Shelley, thank you so much for sharing. You are so right. There is something about seeing them coming, isn’t there? We are ready to put up the fight, keep plugging away. When you are preparing to move, the minutiae and the large-scale intersect in some powerful ways. I am praying for you as you feel these losses — comfort, grace, peace. Love you.

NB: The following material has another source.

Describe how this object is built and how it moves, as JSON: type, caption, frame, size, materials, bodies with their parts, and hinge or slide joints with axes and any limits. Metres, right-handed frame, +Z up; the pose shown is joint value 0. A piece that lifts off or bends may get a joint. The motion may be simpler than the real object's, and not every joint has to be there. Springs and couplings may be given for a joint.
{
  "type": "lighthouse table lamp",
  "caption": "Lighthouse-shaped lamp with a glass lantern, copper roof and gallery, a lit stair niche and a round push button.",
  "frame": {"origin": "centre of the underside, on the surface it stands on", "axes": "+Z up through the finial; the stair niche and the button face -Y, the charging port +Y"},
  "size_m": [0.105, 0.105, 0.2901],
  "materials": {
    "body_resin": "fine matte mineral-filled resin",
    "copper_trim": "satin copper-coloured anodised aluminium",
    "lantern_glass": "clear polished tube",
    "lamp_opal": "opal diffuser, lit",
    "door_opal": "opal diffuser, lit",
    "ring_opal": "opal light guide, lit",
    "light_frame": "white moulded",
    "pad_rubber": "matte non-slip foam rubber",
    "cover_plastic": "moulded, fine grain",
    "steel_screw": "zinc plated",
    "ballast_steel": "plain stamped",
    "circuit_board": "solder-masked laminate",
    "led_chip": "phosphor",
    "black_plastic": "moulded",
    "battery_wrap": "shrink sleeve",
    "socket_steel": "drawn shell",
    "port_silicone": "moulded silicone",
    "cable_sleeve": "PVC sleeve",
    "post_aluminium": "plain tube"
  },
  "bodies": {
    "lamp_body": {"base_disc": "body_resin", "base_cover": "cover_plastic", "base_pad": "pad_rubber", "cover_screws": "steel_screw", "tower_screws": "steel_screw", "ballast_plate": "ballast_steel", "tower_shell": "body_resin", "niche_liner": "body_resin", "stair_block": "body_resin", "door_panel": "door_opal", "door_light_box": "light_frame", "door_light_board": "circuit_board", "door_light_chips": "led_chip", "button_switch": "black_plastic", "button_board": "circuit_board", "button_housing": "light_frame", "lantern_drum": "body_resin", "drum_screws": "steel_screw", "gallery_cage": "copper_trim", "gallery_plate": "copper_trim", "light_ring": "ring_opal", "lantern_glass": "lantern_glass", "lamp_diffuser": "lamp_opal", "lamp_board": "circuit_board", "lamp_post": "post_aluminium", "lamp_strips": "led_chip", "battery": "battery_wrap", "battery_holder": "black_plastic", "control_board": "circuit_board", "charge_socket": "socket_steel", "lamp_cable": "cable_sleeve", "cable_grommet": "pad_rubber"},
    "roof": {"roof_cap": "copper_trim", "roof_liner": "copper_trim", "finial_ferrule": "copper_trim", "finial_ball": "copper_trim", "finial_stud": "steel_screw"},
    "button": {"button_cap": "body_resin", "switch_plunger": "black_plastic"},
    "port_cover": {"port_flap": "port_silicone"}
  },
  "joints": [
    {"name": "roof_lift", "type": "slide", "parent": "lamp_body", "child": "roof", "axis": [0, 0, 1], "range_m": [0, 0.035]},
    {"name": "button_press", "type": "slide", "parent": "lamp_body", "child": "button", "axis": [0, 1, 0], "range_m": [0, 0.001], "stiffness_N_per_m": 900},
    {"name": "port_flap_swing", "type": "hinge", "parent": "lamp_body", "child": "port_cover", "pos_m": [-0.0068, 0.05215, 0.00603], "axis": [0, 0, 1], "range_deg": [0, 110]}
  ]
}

Sometimes the urge to cry just wells up unexpectedly too, doesn’t it? I’ve had your experience with losing hard-written words.. It’s such a creative endeavor.. losing a piece of writing or manuscript would be like an artist having a painting vanish before their eyes in a split second. And you realize that no matter how hard you try, it can’t be painted or written in exactly the same way a second time.. and that the first time it was perfect. Sorry, I’m not trying to make you feel worse, just that I know what losing writing feels like… I agree with everything you’ve written, it must be the absolute powerlessness that we feel, anger that we have no control, and the admonishing of ourselves for not “saving” to prevent the outcome. What have I learned.. maybe to think ahead a bit, but then again, so much loss in life is unpreventable? That’s why we have our family and friends to turn to… xoxo Smidge
Yes. I do think the surprise element is so horribly unsettling. We do what we can to avoid and manage loss, and yet it still comes. And often times, as you say, so unexpectedly. The understanding of another (as you show in your compassion here) sure does help, though. :)

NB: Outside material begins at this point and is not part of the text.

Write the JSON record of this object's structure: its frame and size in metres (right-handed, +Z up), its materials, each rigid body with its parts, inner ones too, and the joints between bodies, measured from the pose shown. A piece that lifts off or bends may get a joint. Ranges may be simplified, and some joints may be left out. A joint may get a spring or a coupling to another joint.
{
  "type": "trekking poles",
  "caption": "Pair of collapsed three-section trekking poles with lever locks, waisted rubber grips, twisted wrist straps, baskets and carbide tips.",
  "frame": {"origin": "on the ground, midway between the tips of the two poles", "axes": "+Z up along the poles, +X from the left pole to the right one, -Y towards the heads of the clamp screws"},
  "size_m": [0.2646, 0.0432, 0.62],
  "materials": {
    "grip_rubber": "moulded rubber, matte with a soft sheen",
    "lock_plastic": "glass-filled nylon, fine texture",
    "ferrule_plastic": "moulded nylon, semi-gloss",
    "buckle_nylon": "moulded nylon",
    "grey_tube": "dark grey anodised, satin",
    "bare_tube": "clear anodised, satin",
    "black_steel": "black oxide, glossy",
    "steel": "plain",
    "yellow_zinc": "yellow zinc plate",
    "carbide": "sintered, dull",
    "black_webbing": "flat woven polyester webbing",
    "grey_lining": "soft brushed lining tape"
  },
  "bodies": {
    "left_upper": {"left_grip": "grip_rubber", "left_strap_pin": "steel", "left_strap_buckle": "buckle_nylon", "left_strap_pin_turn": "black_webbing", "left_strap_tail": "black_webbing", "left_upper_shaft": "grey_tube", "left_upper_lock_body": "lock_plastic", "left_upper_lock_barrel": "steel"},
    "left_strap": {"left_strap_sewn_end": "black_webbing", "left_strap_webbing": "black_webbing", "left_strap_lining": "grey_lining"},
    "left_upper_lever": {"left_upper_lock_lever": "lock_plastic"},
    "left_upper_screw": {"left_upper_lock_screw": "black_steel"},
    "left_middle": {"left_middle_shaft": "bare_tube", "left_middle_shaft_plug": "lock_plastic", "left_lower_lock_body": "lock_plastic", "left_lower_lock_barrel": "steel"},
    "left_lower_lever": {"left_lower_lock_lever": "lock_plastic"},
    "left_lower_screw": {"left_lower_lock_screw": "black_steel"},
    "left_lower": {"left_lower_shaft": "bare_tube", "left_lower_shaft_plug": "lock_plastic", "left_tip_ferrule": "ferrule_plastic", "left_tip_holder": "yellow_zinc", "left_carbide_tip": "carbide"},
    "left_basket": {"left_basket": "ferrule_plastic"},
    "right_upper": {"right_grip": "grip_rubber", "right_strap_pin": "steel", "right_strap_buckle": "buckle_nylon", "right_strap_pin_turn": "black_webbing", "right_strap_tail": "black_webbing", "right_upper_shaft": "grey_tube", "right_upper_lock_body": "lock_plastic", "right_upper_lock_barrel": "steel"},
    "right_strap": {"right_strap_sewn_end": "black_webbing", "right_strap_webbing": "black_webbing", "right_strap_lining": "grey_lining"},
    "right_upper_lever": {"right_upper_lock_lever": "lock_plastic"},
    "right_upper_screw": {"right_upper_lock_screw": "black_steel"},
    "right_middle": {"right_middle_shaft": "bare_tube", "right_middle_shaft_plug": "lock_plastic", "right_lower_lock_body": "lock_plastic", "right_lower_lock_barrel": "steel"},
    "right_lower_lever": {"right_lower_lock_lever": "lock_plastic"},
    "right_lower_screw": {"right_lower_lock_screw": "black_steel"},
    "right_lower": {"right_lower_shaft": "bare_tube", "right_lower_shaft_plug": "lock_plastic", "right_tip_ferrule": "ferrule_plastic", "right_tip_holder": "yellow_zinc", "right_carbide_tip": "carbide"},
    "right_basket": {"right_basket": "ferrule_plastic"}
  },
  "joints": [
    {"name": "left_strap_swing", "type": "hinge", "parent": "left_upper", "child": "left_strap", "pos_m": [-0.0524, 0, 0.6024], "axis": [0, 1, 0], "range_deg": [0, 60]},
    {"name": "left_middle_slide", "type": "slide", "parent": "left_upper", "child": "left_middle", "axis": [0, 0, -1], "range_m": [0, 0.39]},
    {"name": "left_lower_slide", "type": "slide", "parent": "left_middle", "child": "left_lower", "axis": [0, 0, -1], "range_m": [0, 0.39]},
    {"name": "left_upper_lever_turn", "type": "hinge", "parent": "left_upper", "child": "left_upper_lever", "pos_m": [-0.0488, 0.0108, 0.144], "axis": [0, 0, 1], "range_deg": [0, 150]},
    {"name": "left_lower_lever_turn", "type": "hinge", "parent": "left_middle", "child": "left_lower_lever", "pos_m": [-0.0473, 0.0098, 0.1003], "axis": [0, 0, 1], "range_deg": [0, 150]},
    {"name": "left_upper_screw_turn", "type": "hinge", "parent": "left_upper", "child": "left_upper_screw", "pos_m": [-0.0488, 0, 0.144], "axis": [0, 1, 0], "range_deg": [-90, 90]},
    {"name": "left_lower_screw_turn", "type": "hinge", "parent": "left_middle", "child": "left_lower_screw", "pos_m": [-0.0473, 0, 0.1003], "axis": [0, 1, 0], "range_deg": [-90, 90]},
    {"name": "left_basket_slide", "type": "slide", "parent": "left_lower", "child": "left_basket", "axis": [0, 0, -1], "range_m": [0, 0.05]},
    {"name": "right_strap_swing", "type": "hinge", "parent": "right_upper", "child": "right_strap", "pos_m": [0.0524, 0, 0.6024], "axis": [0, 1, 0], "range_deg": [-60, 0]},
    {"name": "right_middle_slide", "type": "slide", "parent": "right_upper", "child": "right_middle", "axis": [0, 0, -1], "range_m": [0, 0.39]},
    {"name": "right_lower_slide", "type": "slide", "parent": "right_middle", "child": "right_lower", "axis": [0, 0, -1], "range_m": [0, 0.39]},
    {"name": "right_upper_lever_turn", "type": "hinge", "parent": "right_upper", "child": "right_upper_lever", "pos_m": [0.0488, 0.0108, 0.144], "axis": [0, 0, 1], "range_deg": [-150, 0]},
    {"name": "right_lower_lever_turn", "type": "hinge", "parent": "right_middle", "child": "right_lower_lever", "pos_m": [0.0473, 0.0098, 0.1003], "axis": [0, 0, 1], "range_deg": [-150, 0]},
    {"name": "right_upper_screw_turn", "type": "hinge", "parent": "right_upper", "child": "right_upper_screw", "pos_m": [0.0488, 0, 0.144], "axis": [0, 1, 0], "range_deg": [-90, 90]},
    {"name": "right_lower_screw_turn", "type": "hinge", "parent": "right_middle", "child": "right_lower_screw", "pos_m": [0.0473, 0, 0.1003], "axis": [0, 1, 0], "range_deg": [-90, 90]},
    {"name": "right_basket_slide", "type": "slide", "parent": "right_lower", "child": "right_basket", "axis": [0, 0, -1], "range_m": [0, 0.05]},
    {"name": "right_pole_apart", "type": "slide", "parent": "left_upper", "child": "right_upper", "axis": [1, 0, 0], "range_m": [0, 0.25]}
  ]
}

It is hard and feels somewhat unnatural at times to give thanks in all circumstances, as in the bible, but god must have known it was the best remedy for our pain and loss. Grateful for you Ashley.
Amen to that, Deb! It is so hard and yet, in that laying down of our way, our rights, our belief that we know best, we can usher in such beauty. As Ann Voskamp so gorgeously describes in One Thousand Gifts, God is right there in that place of breaking open and speaking gratitude.
Julea encouraged me to read 1000 gifts, so just started :):)
It has been a life-changing book for me.